The BGH, for its part, underscores that Germany’s obligations under the 1954 Hague Convention towards Russian nationals remain in force and that war and sanctions do not automatically suspend such obligations without formal steps under international law.

B. Cost claims and insolvency classification

The Kalmykia decision also illustrates a specific insolvency‑law issue that arises across jurisdictions: how to classify foreign cost claims that crystallise after the opening of insolvency proceedings.

By treating the Austrian cost order as a “current payment” due to its finality date post‑dating the acceptance of the insolvency petition, the court:

  • protects the equal treatment of pre‑insolvency creditors by preventing late‑arising cost claims from competing in the creditors’ register;
  • at the same time, ensures that the foreign judgment is fully recognised and enforceable, but subject to the special distribution regime for current claims.

This dual approach – full recognition on the merits, paired with a careful internal allocation under insolvency law – is characteristic of many systems and underlines the importance of timing in cross‑border litigation when a party is already insolvent or close to insolvency.

9. Conclusion

The Arbitrazh Court of Kalmykia’s decision of 21 April 2026 shows that Russian courts remain open to recognising and enforcing Austrian cost order, relying on the 1954 Hague Convention, the 1970 USSR–Austria Agreement, and the principles of reciprocity and international comity.
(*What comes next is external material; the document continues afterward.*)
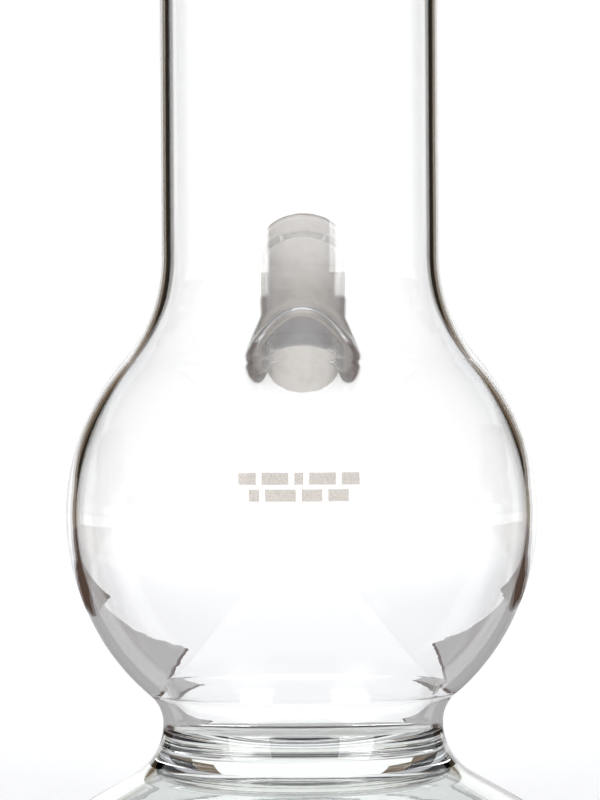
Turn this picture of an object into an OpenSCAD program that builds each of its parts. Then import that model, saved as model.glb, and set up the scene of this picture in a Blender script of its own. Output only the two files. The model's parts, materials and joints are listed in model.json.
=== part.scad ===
// Bulb-bodied laboratory glass vessel: wide straight neck, blown bulb, sealed dished
// floor, flared hollow foot and a slanted ground-cone socket on the back of the bulb.
// Z is the vessel axis, z = 0 is the bench under the foot, and the socket leans to +Y.

/* [Tube] */
// Outer diameter of the neck tube and of the waist
tube_od = 60; // [50:1:64]
// Wall thickness of the tube, bulb, foot and socket
wall = 2.2; // [1.8:0.1:2.6]
// Height of the mouth above the bench
total_h = 350; // [250:5:420]
// Thickness of the fire-polished bead around the mouth
mouth_bead = 3.8; // [3:0.2:5]

/* [Bulb] */
// Outer diameter of the bulb
bulb_od = 101.2; // [96:0.2:110]
// Outer radius of the concave shoulder between neck and bulb
shoulder_r = 34; // [20:1:40]
// Outer radius of the concave waist between bulb and foot
waist_r = 8; // [6:0.5:10]

/* [Foot] */
// Outer diameter of the foot
foot_od = 110; // [104:1:120]
// Outer radius of the flare where the foot leaves the waist
flare_r = 13; // [11:0.5:15]
// Slope of the straight foot skirt below the horizontal
skirt_slope = 30; // [25:1:35]
// Section radius of the rolled foot rim
rim_r = 1.9; // [1.6:0.1:2.2]

/* [Floor] */
// Height of the floor's underside above the bench
floor_under = 9.8; // [9:0.1:10.5]
// Radius of the floor's rounded lower edge
lip_r = 4; // [3:0.1:4.5]
// Depth of the dish in the top of the floor
dish_depth = 5.5; // [3:0.5:6.5]
// How far the dish's edge lies below the narrowest point of the waist
dish_drop = 0.8; // [0.4:0.1:1.5]

/* [Socket] */
// Elevation of the socket's axis above the horizontal
socket_tilt = 45; // [42:1:48]
// Height at which the socket's axis meets the vessel's axis
socket_aim = 55.7; // [54:0.1:58]
// Large end of the ground cone's bore
cone_bore = 18.8; // [18.4:0.1:19.2]
// Length of the ground cone
cone_len = 28; // [26:1:30]
// Length that the ground cone narrows by one unit of diameter over
cone_taper = 10; // [10:1:12]
// Plain tube between the root and the ground cone
throat_len = 2.6; // [2.5:0.1:6]
// Outer diameter of the collar at the socket's mouth
collar_od = 24.4; // [23.8:0.2:26]
// Length of the collar
collar_len = 8.4; // [7:0.2:11]
// Outer radius of the fillet where the socket leaves the bulb
root_r = 8; // [6:0.5:9]

/* [Etched mark] */
// Width of the widest row of frosted bars
mark_w = 24.4; // [20:0.2:30]
// Height of one frosted bar
bar_h = 2.4; // [2:0.2:4]
// Height of the mark's middle above the bulb's widest level
mark_rise = 7; // [2:1:10]
// Thickness of the frosted skin
mark_t = 0.12; // [0.1:0.02:0.2]

/* [Hidden] */
$fn = 96;

tube_r = tube_od / 2;
bore_r = tube_r - wall;
bulb_r = bulb_od / 2;

// The flare's centre and the skirt's middle line, worked up from the rim on the bench.
rim_flat = 0.25;
rim_reach = sqrt(rim_r * rim_r - wall * wall / 4);
flare_c = tube_r + flare_r;
flare_mid = flare_r + wall / 2;
flare_turn = 90 - skirt_slope;
skirt_in = flare_c - flare_mid * cos(flare_turn);
skirt_out = foot_od / 2 - rim_r - rim_reach * cos(skirt_slope);
skirt_len = (skirt_out - skirt_in) / cos(skirt_slope);
rim_z = rim_r - rim_flat;
skirt_end_z = rim_z + rim_reach * sin(skirt_slope);
waist_z = skirt_end_z + skirt_len * sin(skirt_slope) + flare_mid * sin(flare_turn);

// The bulb's height, and where its fillets meet it.
low_turn = acos((tube_r + waist_r) / (bulb_r + waist_r));
high_turn = acos((tube_r + shoulder_r) / (bulb_r + shoulder_r));
bulb_z = waist_z + (bulb_r + waist_r) * sin(low_turn);
neck_z = bulb_z + (bulb_r + shoulder_r) * sin(high_turn);

// The mouth bead.
bead_r = mouth_bead / 2;
mouth_z = total_h - mouth_bead - 4;

// The floor's dish is part of a sphere through the dish's edge and its lowest point.
dish_edge_z = waist_z - dish_drop;
dish_r = (bore_r * bore_r + dish_depth * dish_depth) / (2 * dish_depth);
dish_low = dish_edge_z - dish_depth;

// The floor's lower edge leaves the flare where its rounding starts.
lip_z = floor_under + lip_r;
lip_c = flare_c - sqrt(pow(flare_r + wall, 2) - pow(waist_z - lip_z, 2)) - lip_r;

// The socket: its root stands square on the bulb, and its tube follows the slanted axis.
// The root's fillet is sunk a little into the bulb, so that it ends in a clean edge.
root_sink = 0.3;
throat_bore = cone_bore / 2 - cone_len / cone_taper / 2;
throat_r = throat_bore + wall;
root_c = throat_r + root_r;
root_h = sqrt(pow(bulb_r + root_r, 2) - root_c * root_c) - root_sink;
root_edge = root_c * bulb_r / (bulb_r + root_r);
aim_drop = bulb_z - socket_aim;
root_s = aim_drop * sin(socket_tilt) + sqrt(pow(root_h, 2) - pow(aim_drop * cos(socket_tilt), 2));
root_tilt = atan2(root_s * sin(socket_tilt) - aim_drop, root_s * cos(socket_tilt));
cone_s = root_s + throat_len;
collar_s = cone_s + cone_len;
collar_wall = (collar_od - cone_bore) / 2;

glass = [0.80, 0.88, 0.86, 0.45];
ground = [0.78, 0.77, 0.74, 0.80];
frost = [0.93, 0.94, 0.94, 0.90];

function arc_points(x, y, r, a1, a2, n) =
    [for (i = [0:n]) [x + r * cos(a1 + (a2 - a1) * i / n), y + r * sin(a1 + (a2 - a1) * i / n)]];

function reverse(points) = [for (i = [len(points) - 1:-1:0]) points[i]];

// The bulb's outline from the waist ring up to the neck, at depth t below its outer surface.
function bulb_outline(t) = concat(
    arc_points(0, bulb_z, bulb_r - t, -low_turn, high_turn, 30),
    arc_points(tube_r + shoulder_r, neck_z, shoulder_r + t, 180 + high_turn, 180, 12)
);

// Part of a ring between radii r1 and r2 around (x, y), from angle a1 to angle a2.
module arc_band(x, y, r1, r2, a1, a2) {
    far = 2 * r2;
    mid = (a1 + a2) / 2;
    translate([x, y])
        intersection() {
            difference() {
                circle(r2);
                circle(r1);
            }
            polygon([
                [0, 0],
                far * [cos(a1), sin(a1)],
                far * [cos(mid), sin(mid)],
                far * [cos(a2), sin(a2)]
            ]);
        }
}

// Half a disc of radius r with its flat side down on y = 0.
module half_disc(r) {
    intersection() {
        circle(r);
        translate([-2 * r, 0])
            square([4 * r, 2 * r]);
    }
}

// Places its children on the socket's slanted axis, at distance s from the vessel's axis.
module on_socket_axis(s) {
    translate([0, 0, socket_aim])
        rotate([socket_tilt - 90, 0, 0])
            translate([0, 0, s])
                children();
}

// Places its children on the line from the bulb's centre through the socket's root.
module on_root_axis() {
    translate([0, 0, bulb_z])
        rotate([root_tilt - 90, 0, 0])
            children();
}

// The way through the bulb's wall, the root and the throat.
module socket_bore() {
    on_socket_axis(cone_s - bulb_r / 2)
        cylinder(h = bulb_r, r = throat_bore);
}

module mouth_ring() {
    color(glass)
        rotate_extrude() {
            polygon([
                [bore_r, mouth_z],
                [tube_r, mouth_z],
                [bore_r + mouth_bead, total_h - mouth_bead],
                [bore_r + mouth_bead, total_h - bead_r],
                [bore_r, total_h - bead_r]
            ]);
            translate([bore_r + bead_r, total_h - bead_r])
                half_disc(bead_r);
        }
}

module neck_tube() {
    color(glass)
        translate([0, 0, neck_z])
            difference() {
                cylinder(h = mouth_z - neck_z, r = tube_r);
                translate([0, 0, -1])
                    cylinder(h = mouth_z - neck_z + 2, r = bore_r);
            }
}

module bulb() {
    color(glass)
        difference() {
            rotate_extrude()
                polygon(concat(bulb_outline(0), reverse(bulb_outline(wall))));
            socket_bore();
        }
}

module waist_ring() {
    color(glass)
        rotate_extrude()
            arc_band(tube_r + waist_r, waist_z, waist_r, waist_r + wall, 180 - low_turn, 180);
}

module chamber_floor() {
    color(glass)
        rotate_extrude()
            difference() {
                union() {
                    translate([0, lip_z])
                        square([flare_c - wall, waist_z - lip_z]);
                    translate([0, floor_under])
                        square([lip_c, lip_r + 1]);
                    translate([lip_c, lip_z])
                        circle(lip_r);
                }
                translate([0, dish_low + dish_r])
                    circle(dish_r);
                translate([flare_c, waist_z])
                    circle(flare_r + wall);
            }
}

module foot_flare() {
    color(glass)
        rotate_extrude()
            arc_band(flare_c, waist_z, flare_r, flare_r + wall, 180, 180 + flare_turn);
}

module foot_skirt() {
    color(glass)
        rotate_extrude()
            translate([skirt_out, skirt_end_z])
                rotate(-skirt_slope)
                    translate([-skirt_len, -wall / 2])
                        square([skirt_len, wall]);
}

module foot_rim() {
    color(glass)
        rotate_extrude()
            difference() {
                translate([foot_od / 2 - rim_r, rim_z])
                    circle(rim_r);
                translate([skirt_out, skirt_end_z])
                    rotate(-skirt_slope)
                        translate([-4 * rim_r, -2 * rim_r])
                            square([4 * rim_r, 4 * rim_r]);
                translate([0, -rim_r])
                    square([foot_od, rim_r]);
            }
}

module branch_root() {
    color(glass)
        difference() {
            on_root_axis()
                rotate_extrude()
                    difference() {
                        translate([0, root_h - 2 * root_r])
                            square([root_edge, 2 * root_r]);
                        translate([root_c, root_h])
                            circle(root_r);
                    }
            rotate_extrude()
                polygon(concat([[0, bulb_z - bulb_r / 2]], bulb_outline(0), [[0, neck_z]]));
            socket_bore();
        }
}

module branch_tube() {
    color(glass)
        difference() {
            on_socket_axis(cone_s - 2 * throat_len)
                cylinder(h = 2 * throat_len, r = throat_r);
            socket_bore();
            on_root_axis()
                cylinder(h = root_h, r = 2 * throat_r);
        }
}

module ground_socket() {
    color(ground)
        on_socket_axis(cone_s)
            rotate_extrude()
                polygon([
                    [throat_bore, 0],
                    [throat_r, 0],
                    [cone_bore / 2 + wall, cone_len],
                    [cone_bore / 2, cone_len]
                ]);
}

module socket_collar() {
    chamfer = collar_od / 2 - cone_bore / 2 - wall;
    color(glass)
        on_socket_axis(collar_s)
            rotate_extrude() {
                polygon([
                    [cone_bore / 2, 0],
                    [cone_bore / 2 + wall, 0],
                    [collar_od / 2, 2 * chamfer],
                    [collar_od / 2, collar_len - collar_wall / 2],
                    [cone_bore / 2, collar_len - collar_wall / 2]
                ]);
                translate([cone_bore / 2 + collar_wall / 2, collar_len - collar_wall / 2])
                    half_disc(collar_wall / 2);
            }
}

// One row of plain frosted bars: the lengths are shares of the row's width.
module bar_row(shares, width, z) {
    gap = 1.2;
    n = len(shares);
    total = [for (i = 0, t = 0; i <= n; t = t + (i < n ? shares[i] : 0), i = i + 1) t];
    unit = (width - gap * (n - 1)) / total[n];
    for (i = [0:n - 1])
        translate([total[i] * unit + gap * i - width / 2, -bulb_r - 1, z - bar_h / 2])
            cube([shares[i] * unit, bulb_r, bar_h]);
}

module etched_mark() {
    color(frost)
        intersection() {
            translate([0, 0, bulb_z])
                difference() {
                    sphere(bulb_r + mark_t);
                    sphere(bulb_r);
                }
            union() {
                bar_row([2, 3, 1, 3, 2], mark_w, bulb_z + mark_rise + bar_h * 0.7);
                bar_row([1, 3, 2, 2], mark_w * 0.82, bulb_z + mark_rise - bar_h * 0.7);
            }
        }
}

mouth_ring();
neck_tube();
bulb();
waist_ring();
chamber_floor();
foot_flare();
foot_skirt();
foot_rim();
branch_root();
branch_tube();
ground_socket();
socket_collar();
etched_mark();
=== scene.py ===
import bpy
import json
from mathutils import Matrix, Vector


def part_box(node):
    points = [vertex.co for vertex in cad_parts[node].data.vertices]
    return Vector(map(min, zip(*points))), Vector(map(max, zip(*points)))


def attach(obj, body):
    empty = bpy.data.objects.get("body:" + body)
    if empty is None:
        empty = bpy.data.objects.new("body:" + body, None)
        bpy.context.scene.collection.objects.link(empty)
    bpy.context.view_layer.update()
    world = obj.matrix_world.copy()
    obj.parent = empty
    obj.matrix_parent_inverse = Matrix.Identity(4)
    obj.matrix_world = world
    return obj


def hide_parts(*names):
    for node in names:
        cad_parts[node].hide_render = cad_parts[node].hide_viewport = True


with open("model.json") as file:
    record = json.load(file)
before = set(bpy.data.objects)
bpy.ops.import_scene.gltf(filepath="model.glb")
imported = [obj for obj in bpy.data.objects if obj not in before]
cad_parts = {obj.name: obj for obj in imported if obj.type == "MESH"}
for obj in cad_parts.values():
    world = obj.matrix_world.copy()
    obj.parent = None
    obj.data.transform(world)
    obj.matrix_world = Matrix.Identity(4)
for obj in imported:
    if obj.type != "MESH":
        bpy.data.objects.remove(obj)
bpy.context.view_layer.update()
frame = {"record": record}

import json
import math

import bpy
import numpy as np

MM = 0.001

# A clear glass vessel: twelve pieces of fused glass and an etched mark. Each piece is a finely
# divided mesh that takes the place of the CAD node of the same name. Sizes are in metres.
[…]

At the same time, the court strictly applies Russian insolvency rules on “current payments”, thereby excluding post‑petition cost claims from the creditors’ register while still granting them enforceability as current obligations.

In parallel, the BGH’s ruling in I ZB 53/25 and OGH in 3 Ob 6/24i confirm that, despite war and sanctions, Germany and Austria continue to honour their obligations under the 1954 Hague Convention, shielding Russian claimants from security for costs and maintaining access to German and Austria courts.